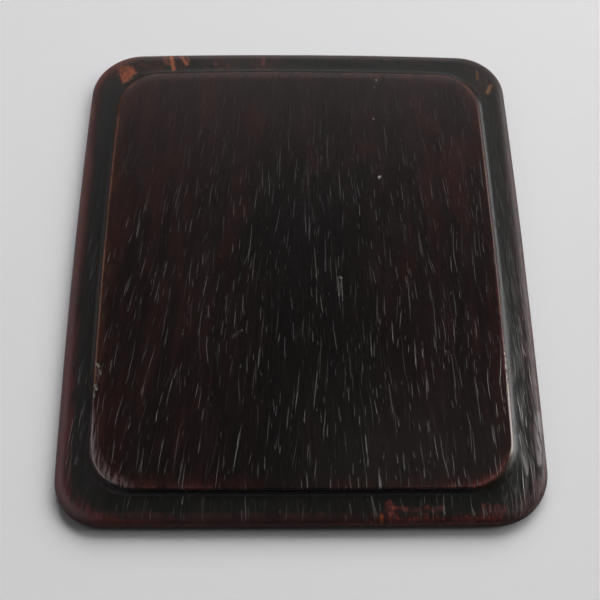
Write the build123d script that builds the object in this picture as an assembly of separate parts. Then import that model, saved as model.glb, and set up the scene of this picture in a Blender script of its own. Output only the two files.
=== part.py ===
from build123d import *
import os

# A thin hardwood cover: a board with a soft, rounded edge, and a raised panel on top of it.
# Millimetres. +X is across the grain, +Y along the grain, +Z up.
# The origin is the centre of the underside's bounding box.

# Driving dimensions
WIDTH = 130.0            # overall, across the grain
LENGTH = 151.0           # overall, along the grain
BOARD_THICKNESS = 3.5
EDGE_RADIUS = 1.7        # rounding of the board's upper outer edge
UNDER_RADIUS = 1.4       # rounding of its lower outer edge
CROWN_WIDTH = 3.0        # how far in from the edge the rim starts to fall away
CROWN_DROP = 0.3         # how much of the height that fall takes
PANEL_INSET = 8.9        # from the board's outer edge to the panel's wall
PANEL_THICKNESS = 1.5
SKIRT_WIDTH = 1.3        # how far the panel's foot stands out from its wall
SKIRT_HEIGHT = 0.15
COVE_RADIUS = 0.65       # hollow between the foot and the wall
ARRIS_RADIUS = 0.6       # rounding of the panel's upper edge

# The sides are not quite straight: each bulges by this much at its middle
BULGE = {"near": 0.3, "right": 0.8, "far": 1.4, "left": 1.1}

# Corner radii, going round from the near left corner
BOARD_RADII = (12.4, 14.5, 13.3, 14.5)
PANEL_RADII = (11.8, 12.5, 11.7, 11.6)


def outline(inset, radii):
    """Plan of the board moved in by inset, as a face with four bulging sides and rounded corners."""
    left = inset + BULGE["left"] - WIDTH / 2
    right = WIDTH / 2 - inset - BULGE["right"]
    near = inset + BULGE["near"] - LENGTH / 2
    far = LENGTH / 2 - inset - BULGE["far"]
    corners = [(left, near), (right, near), (right, far), (left, far)]
    middle_x = (left + right) / 2
    middle_y = (near + far) / 2
    bulge_points = [
        (middle_x, near - BULGE["near"]),
        (right + BULGE["right"], middle_y),
        (middle_x, far + BULGE["far"]),
        (left - BULGE["left"], middle_y),
    ]
    sides = [
        ThreePointArc(corners[i], bulge_points[i], corners[(i + 1) % 4]) for i in range(4)
    ]
    face = make_face(sides)
    for corner, radius in zip(corners, radii):
        vertex = face.vertices().sort_by_distance(corner)[0]
        face = fillet(vertex, radius)
    return face


def plate(inset, radii, thickness):
    """Flat plate of the outline, standing on z = 0."""
    return extrude(outline(inset, radii), thickness)


def cover_board():
    """Flat board whose top falls away a little near the edge, and whose edge is rounded."""
    fall_height = BOARD_THICKNESS - CROWN_DROP
    crown_radii = [radius - CROWN_WIDTH / 2 for radius in BOARD_RADII]
    crown = loft(
        [
            Pos(0, 0, fall_height) * outline(0, BOARD_RADII),
            Pos(0, 0, BOARD_THICKNESS) * outline(CROWN_WIDTH, crown_radii),
        ]
    )
    board = plate(0, BOARD_RADII, fall_height) + crown
    outer_edges = [edge for edge in board.edges() if abs(edge.center().Z - fall_height) < 0.01]
    board = fillet(outer_edges, EDGE_RADIUS)
    underside = board.faces().filter_by(GeomType.PLANE).sort_by(Axis.Z)[0]
    return fillet(underside.edges(), UNDER_RADIUS)


def raised_panel():
    """Panel with a thin foot, a hollow up to its wall, and a softly rounded upper edge."""
    foot = plate(PANEL_INSET - SKIRT_WIDTH, PANEL_RADII, SKIRT_HEIGHT)
    field = plate(PANEL_INSET, PANEL_RADII, PANEL_THICKNESS)
    panel = foot + field
    foot_top = panel.faces().filter_by_position(Axis.Z, SKIRT_HEIGHT - 0.01, SKIRT_HEIGHT + 0.01)[0]
    panel = fillet(foot_top.inner_wires()[0].edges(), COVE_RADIUS)
    panel = fillet(panel.faces().sort_by(Axis.Z)[-1].edges(), ARRIS_RADIUS)
    return Pos(0, 0, BOARD_THICKNESS) * panel


os.makedirs("parts", exist_ok=True)
for name, shape in {"cover_board": cover_board(), "raised_panel": raised_panel()}.items():
    export_step(shape, f"parts/{name}.step")
    size = shape.bounding_box().size
    print(f"{name}: {size.X:.2f} x {size.Y:.2f} x {size.Z:.2f} mm, {shape.volume / 1000:.2f} cm3")
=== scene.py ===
import math

import bpy
import numpy as np
from mathutils import Matrix, Vector, noise
from mathutils.kdtree import KDTree


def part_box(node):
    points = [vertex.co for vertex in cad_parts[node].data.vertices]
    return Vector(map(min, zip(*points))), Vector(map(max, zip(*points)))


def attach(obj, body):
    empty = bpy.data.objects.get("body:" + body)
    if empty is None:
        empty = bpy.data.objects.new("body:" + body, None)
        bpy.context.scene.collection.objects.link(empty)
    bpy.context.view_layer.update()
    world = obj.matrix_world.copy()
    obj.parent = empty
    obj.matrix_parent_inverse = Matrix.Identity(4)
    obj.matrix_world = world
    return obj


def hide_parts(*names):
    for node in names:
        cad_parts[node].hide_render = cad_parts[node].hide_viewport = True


# A thin dark hardwood cover: a board with a flat rim and a rounded edge, and a raised panel on it.
# Shapes are worked out in millimetres and turned into metres when a mesh is made.
MM = 0.001

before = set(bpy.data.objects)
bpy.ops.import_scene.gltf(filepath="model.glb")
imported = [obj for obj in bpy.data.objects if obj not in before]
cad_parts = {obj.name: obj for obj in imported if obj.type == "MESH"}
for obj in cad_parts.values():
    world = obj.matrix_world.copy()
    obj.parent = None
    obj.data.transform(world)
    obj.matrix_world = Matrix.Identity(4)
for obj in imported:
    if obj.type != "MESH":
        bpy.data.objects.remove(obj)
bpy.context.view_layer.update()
board_high = np.array(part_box("cover_board")[1]) / MM
panel_low, panel_high = (np.array(corner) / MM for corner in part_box("raised_panel"))

# Plan of the board: half sizes, the bulge of each side, and the corner radii from the near left corner round
HALF_X, HALF_Y = board_high[0], board_high[1]
BULGE = {"near": 0.3, "right": 0.8, "far": 1.4, "left": 1.1}
BOARD_RADII = np.array([12.4, 14.5, 13.3, 14.5])
PANEL_RADII = np.array([11.8, 12.5, 11.7, 11.6])

# Heights and insets of the section, an inset being the distance in from the board's outer edge. The crown is
# the rounded part of the rim, and the corner radii are smaller by LIP_TIGHTER where it ends
PANEL_TOP = panel_high[2]
SEAT = panel_low[2]
CROWN_WIDTH = 3.0
EDGE_HEIGHT = 1.4
LIP_TIGHTER = 1.5
FOOT_INSET = HALF_X - panel_high[0]
WALL_INSET = FOOT_INSET + 1.3
ARRIS_RADIUS = 0.6
# The board's rim starts this far outside the panel's foot, and its hidden seat ends half as far
SEAM = 0.010
HOLLOW_HEIGHT = PANEL_TOP - ARRIS_RADIUS - SEAT
# How far the hollow at the panel's foot reaches out from the wall on each side, and how fast it flattens
HOLLOW_REACH = {"near": 1.3, "right": 2.5, "far": 3.2, "left": 1.4}
HOLLOW_WIDENS = 2.2
HOLLOW_POWER = 3.5
# How far in from the wall, and how deep, the panel's upper edge is rubbed down on each side
RUBBED_WIDTH = {"near": 1.1, "right": 1.2, "far": 2.4, "left": 1.1}
RUBBED_DEPTH = {"near": 0.03, "right": 0.05, "far": 0.15, "left": 0.04}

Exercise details
Print all of the data exactly as it was given.

Result
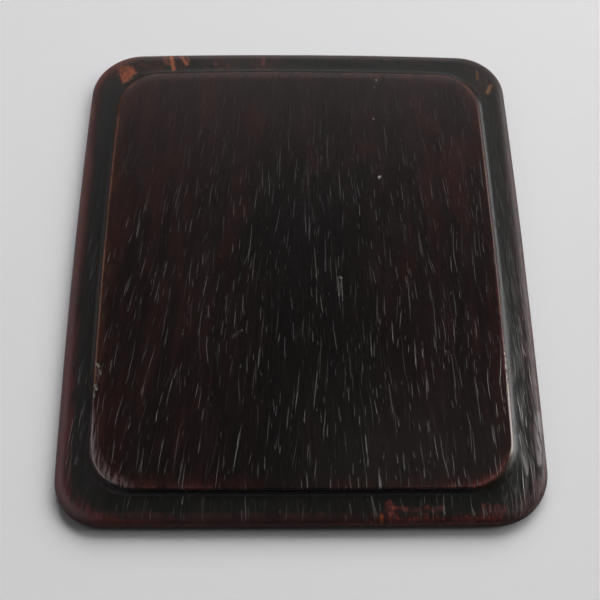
Write the build123d script that builds the object in this picture as an assembly of separate parts. Then import that model, saved as model.glb, and set up the scene of this picture in a Blender script of its own. Output only the two files.
=== part.py ===
from build123d import *
import os

# A thin hardwood cover: a board with a soft, rounded edge, and a raised panel on top of it.
# Millimetres. +X is across the grain, +Y along the grain, +Z up.
# The origin is the centre of the underside's bounding box.

# Driving dimensions
WIDTH = 130.0            # overall, across the grain
LENGTH = 151.0           # overall, along the grain
BOARD_THICKNESS = 3.5
EDGE_RADIUS = 1.7        # rounding of the board's upper outer edge
UNDER_RADIUS = 1.4       # rounding of its lower outer edge
CROWN_WIDTH = 3.0        # how far in from the edge the rim starts to fall away
CROWN_DROP = 0.3         # how much of the height that fall takes
PANEL_INSET = 8.9        # from the board's outer edge to the panel's wall
PANEL_THICKNESS = 1.5
SKIRT_WIDTH = 1.3        # how far the panel's foot stands out from its wall
SKIRT_HEIGHT = 0.15
COVE_RADIUS = 0.65       # hollow between the foot and the wall
ARRIS_RADIUS = 0.6       # rounding of the panel's upper edge

# The sides are not quite straight: each bulges by this much at its middle
BULGE = {"near": 0.3, "right": 0.8, "far": 1.4, "left": 1.1}

# Corner radii, going round from the near left corner
BOARD_RADII = (12.4, 14.5, 13.3, 14.5)
PANEL_RADII = (11.8, 12.5, 11.7, 11.6)


def outline(inset, radii):
    """Plan of the board moved in by inset, as a face with four bulging sides and rounded corners."""
    left = inset + BULGE["left"] - WIDTH / 2
    right = WIDTH / 2 - inset - BULGE["right"]
    near = inset + BULGE["near"] - LENGTH / 2
    far = LENGTH / 2 - inset - BULGE["far"]
    corners = [(left, near), (right, near), (right, far), (left, far)]
    middle_x = (left + right) / 2
    middle_y = (near + far) / 2
    bulge_points = [
        (middle_x, near - BULGE["near"]),
        (right + BULGE["right"], middle_y),
        (middle_x, far + BULGE["far"]),
        (left - BULGE["left"], middle_y),
    ]
    sides = [
        ThreePointArc(corners[i], bulge_points[i], corners[(i + 1) % 4]) for i in range(4)
    ]
    face = make_face(sides)
    for corner, radius in zip(corners, radii):
        vertex = face.vertices().sort_by_distance(corner)[0]
        face = fillet(vertex, radius)
    return face


def plate(inset, radii, thickness):
    """Flat plate of the outline, standing on z = 0."""
    return extrude(outline(inset, radii), thickness)


def cover_board():
    """Flat board whose top falls away a little near the edge, and whose edge is rounded."""
    fall_height = BOARD_THICKNESS - CROWN_DROP
    crown_radii = [radius - CROWN_WIDTH / 2 for radius in BOARD_RADII]
    crown = loft(
        [
            Pos(0, 0, fall_height) * outline(0, BOARD_RADII),
            Pos(0, 0, BOARD_THICKNESS) * outline(CROWN_WIDTH, crown_radii),
        ]
    )
    board = plate(0, BOARD_RADII, fall_height) + crown
    outer_edges = [edge for edge in board.edges() if abs(edge.center().Z - fall_height) < 0.01]
    board = fillet(outer_edges, EDGE_RADIUS)
    underside = board.faces().filter_by(GeomType.PLANE).sort_by(Axis.Z)[0]
    return fillet(underside.edges(), UNDER_RADIUS)


def raised_panel():
    """Panel with a thin foot, a hollow up to its wall, and a softly rounded upper edge."""
    foot = plate(PANEL_INSET - SKIRT_WIDTH, PANEL_RADII, SKIRT_HEIGHT)
    field = plate(PANEL_INSET, PANEL_RADII, PANEL_THICKNESS)
    panel = foot + field
    foot_top = panel.faces().filter_by_position(Axis.Z, SKIRT_HEIGHT - 0.01, SKIRT_HEIGHT + 0.01)[0]
    panel = fillet(foot_top.inner_wires()[0].edges(), COVE_RADIUS)
    panel = fillet(panel.faces().sort_by(Axis.Z)[-1].edges(), ARRIS_RADIUS)
    return Pos(0, 0, BOARD_THICKNESS) * panel


os.makedirs("parts", exist_ok=True)
for name, shape in {"cover_board": cover_board(), "raised_panel": raised_panel()}.items():
    export_step(shape, f"parts/{name}.step")
    size = shape.bounding_box().size
    print(f"{name}: {size.X:.2f} x {size.Y:.2f} x {size.Z:.2f} mm, {shape.volume / 1000:.2f} cm3")
=== scene.py ===
import math

import bpy
import numpy as np
from mathutils import Matrix, Vector, noise
from mathutils.kdtree import KDTree


def part_box(node):
    points = [vertex.co for vertex in cad_parts[node].data.vertices]
    return Vector(map(min, zip(*points))), Vector(map(max, zip(*points)))


def attach(obj, body):
    empty = bpy.data.objects.get("body:" + body)
    if empty is None:
        empty = bpy.data.objects.new("body:" + body, None)
        bpy.context.scene.collection.objects.link(empty)
    bpy.context.view_layer.update()
    world = obj.matrix_world.copy()
    obj.parent = empty
    obj.matrix_parent_inverse = Matrix.Identity(4)
    obj.matrix_world = world
    return obj


def hide_parts(*names):
    for node in names:
        cad_parts[node].hide_render = cad_parts[node].hide_viewport = True


# A thin dark hardwood cover: a board with a flat rim and a rounded edge, and a raised panel on it.
# Shapes are worked out in millimetres and turned into metres when a mesh is made.
MM = 0.001

before = set(bpy.data.objects)
bpy.ops.import_scene.gltf(filepath="model.glb")
imported = [obj for obj in bpy.data.objects if obj not in before]
cad_parts = {obj.name: obj for obj in imported if obj.type == "MESH"}
for obj in cad_parts.values():
    world = obj.matrix_world.copy()
    obj.parent = None
    obj.data.transform(world)
    obj.matrix_world = Matrix.Identity(4)
for obj in imported:
    if obj.type != "MESH":
        bpy.data.objects.remove(obj)
bpy.context.view_layer.update()
board_high = np.array(part_box("cover_board")[1]) / MM
panel_low, panel_high = (np.array(corner) / MM for corner in part_box("raised_panel"))

# Plan of the board: half sizes, the bulge of each side, and the corner radii from the near left corner round
HALF_X, HALF_Y = board_high[0], board_high[1]
BULGE = {"near": 0.3, "right": 0.8, "far": 1.4, "left": 1.1}
BOARD_RADII = np.array([12.4, 14.5, 13.3, 14.5])
PANEL_RADII = np.array([11.8, 12.5, 11.7, 11.6])

# Heights and insets of the section, an inset being the distance in from the board's outer edge. The crown is
# the rounded part of the rim, and the corner radii are smaller by LIP_TIGHTER where it ends
PANEL_TOP = panel_high[2]
SEAT = panel_low[2]
CROWN_WIDTH = 3.0
EDGE_HEIGHT = 1.4
LIP_TIGHTER = 1.5
FOOT_INSET = HALF_X - panel_high[0]
WALL_INSET = FOOT_INSET + 1.3
ARRIS_RADIUS = 0.6
# The board's rim starts this far outside the panel's foot, and its hidden seat ends half as far
SEAM = 0.010
HOLLOW_HEIGHT = PANEL_TOP - ARRIS_RADIUS - SEAT
# How far the hollow at the panel's foot reaches out from the wall on each side, and how fast it flattens
HOLLOW_REACH = {"near": 1.3, "right": 2.5, "far": 3.2, "left": 1.4}
HOLLOW_WIDENS = 2.2
HOLLOW_POWER = 3.5
# How far in from the wall, and how deep, the panel's upper edge is rubbed down on each side
RUBBED_WIDTH = {"near": 1.1, "right": 1.2, "far": 2.4, "left": 1.1}
RUBBED_DEPTH = {"near": 0.03, "right": 0.05, "far": 0.15, "left": 0.04}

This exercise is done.